Now, obviously, Mitt Romney doesn’t have much of a chance in his state either. But that was by design. Romney’s rightward shift (circa early 2006 or so) was designed to make liberal Massachusetts residents hate him, which would in turn make conservatives like him for Standing Up To The Liberals. Theoretically, anyway. In any event, Romney’s not campaigning on his ability to win Massachusetts. Pawlenty is very much running on being able to play better in the Midwest than other people in the race, but he’s just not someone like Obama who attracted a lot of positive energy in his state and then harnessed the spillover in a national campaign, first by winning Iowa and then by nearly sweeping the Midwest in the general election.
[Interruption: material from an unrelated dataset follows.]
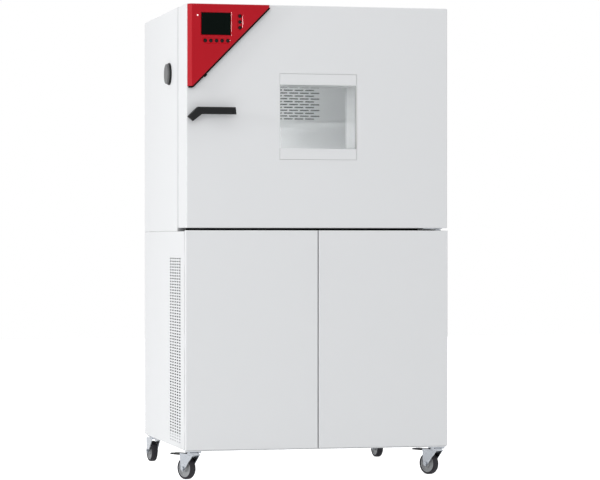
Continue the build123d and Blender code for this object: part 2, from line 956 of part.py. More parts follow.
# Controller housing: a triangle with a broad bevel at the left
display_centre = (
    housing_left + display_from_left + display_width / 2,
    housing_top - display_from_top - display_height / 2,
)
row_centre = (
    housing_left + row_from_left + (row_keys - 1) * key_pitch / 2,
    housing_top - row_from_top,
)
column_centre = (
    housing_left + column_from_left,
    housing_top - column_from_top - (column_keys - 1) * key_pitch / 2,
)
lamp_spot = (housing_left + lamp_from_left, housing_top - lamp_from_top)
slot_width = 2 * (key_radius + key_margin + key_recess)
row_length = (row_keys - 1) * key_pitch + slot_width
column_length = (column_keys - 1) * key_pitch + slot_width
with BuildPart() as housing:
    with BuildSketch(front_plane(0)):
        with BuildLine():
            Polyline(
                (housing_left, housing_top),
                (housing_left + housing_width, housing_top),
                (housing_left + housing_width, housing_top - tip_width / 2),
                (housing_left + tip_width, housing_top - housing_height),
                (housing_left, housing_top - housing_height),
                close=True,
            )
        make_face()
    extrude(amount=housing_depth)
    face_edges = housing.faces().sort_by(Axis.Y)[0].edges()
    left_edge = face_edges.filter_by(Axis.Z).sort_by(Axis.X)[0]
    front_face = housing.faces().sort_by(Axis.Y)[0]
    chamfer(left_edge, length=bevel_width, length2=bevel_depth, reference=front_face)
    rest = housing.faces().sort_by(Axis.Y)[0].edges().sort_by(Axis.X)[1:]
    chamfer(rest, length=housing_edge)
    with BuildSketch(front_plane(-housing_depth)):
        with Locations(display_centre):
            Rectangle(display_width + 2 * display_recess, display_height + 2 * display_recess)
    extrude(amount=-display_recess, mode=Mode.SUBTRACT, taper=recess_slope)
    with BuildSketch(front_plane(-housing_depth)):
        with Locations(row_centre):
            RectangleRounded(row_length, slot_width, slot_width / 2 - 0.1)
        with Locations(column_centre):
            RectangleRounded(slot_width, column_length, slot_width / 2 - 0.1)
    extrude(amount=-key_recess, mode=Mode.SUBTRACT, taper=recess_slope)
    with BuildSketch(front_plane(-housing_depth)):
        with Locations(row_centre):
            with GridLocations(key_pitch, 1, row_keys, 1):
                Circle(key_radius + running_gap)
        with Locations(column_centre):
            with GridLocations(1, key_pitch, 1, column_keys):
                Circle(key_radius + running_gap)
    extrude(amount=-key_recess - key_length, mode=Mode.SUBTRACT)
    with BuildSketch(front_plane(-housing_depth)):
        with Locations(lamp_spot):
            Circle(lamp_radius)
    extrude(amount=-lamp_recess, mode=Mode.SUBTRACT)
save(housing, "controller_housing")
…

Pawlenty just didn’t have that effect when he was running his state, and it would be unwarranted to think he’d have it in 2012. Romney has some glaring faults, but there was a time when Massachusetts voters were very favorably disposed to him. Republicans would be better served by a candidate who has at least shown in the past that he can muster some enthusiasm, instead of someone who never has done so.